LONDON • Britain's Boris Johnson yesterday unveiled his vision for Brexit as he urged Prime Minister Theresa May to pursue a "Super Canada" trade deal, sparking renewed infighting among ruling Conservatives ahead of their annual party conference.
The former foreign secretary, who resigned from the government in July over the issue, described Mrs May's current proposals for the future relationship with the European Union as a "moral and intellectual humiliation".
Writing in the Daily Telegraph, Mr Johnson outlined a six-point alternative plan that would scrap a backstop agreement struck with the EU last December on the contentious Irish border.
He argued that adopting technology and making Customs checks away from the frontier would prevent a return to a hard border - a sticking point in negotiations and a key factor in Mrs May's proposal.
The ardent Brexiteer called for Britain and the EU instead to negotiate a free trade agreement - dubbed "Super Canada" - mirroring the deal the bloc signed with Ottawa in 2016. It removed the vast majority of Customs duties on exports crossing the Atlantic.
He conceded that negotiating such an agreement, which would aim for mutual recognition of standards to keep goods moving and also include services, may require extending any Brexit transition period beyond 2020.

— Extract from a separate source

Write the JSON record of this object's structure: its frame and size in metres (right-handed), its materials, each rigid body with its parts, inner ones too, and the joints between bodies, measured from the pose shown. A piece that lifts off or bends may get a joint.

"This is the moment to change the course of the negotiations and (to) do justice to the ambitions and potential of Brexit," Mr Johnson wrote in the 4,500-word article.
"We have the chance to get it right, and I am afraid that future generations will not lightly forgive us if we fail."
His intervention ahead of the Conservative Party conference - where he will address a fringe event on Tuesday - prompted immediate Tory division.
"Shame he didn't research the link between agreeing a solution that keeps the Irish border frictionless and the chances of agreeing withdrawal terms," former Cabinet minister Nicky Morgan wrote on Twitter. "Or does he just not care?"
In contrast, euro sceptic MP Bernard Jenkin called the plan "powerful" while Brexiteer colleague Nadine Dorries called Mr Johnson "a man with a plan".
The blueprint will increase pressure on the embattled Mrs May as her divided party's gathering starts tomorrow under the shadow of Brexit. She has proposed that Britain follow EU rules in trade in goods after Brexit, to protect manufacturing supply lines and avoid the hard border between Northern Ireland, a British province, and EU member Ireland.
The plan, forged in July at the government's country retreat Chequers, has faced strong opposition in her Conservative Party and criticism in Brussels, but she has repeatedly vowed to stick with it.
Mr Johnson reiterated yesterday that the proposal was a "democratic disaster" that would "cheat the electorate" and leave Britain "half in, half out" of Europe.
Britain is set to leave the EU next March, with both sides agreeing that a provisional divorce deal, comprising assurances on the Irish border among other things, must be reached by mid-November.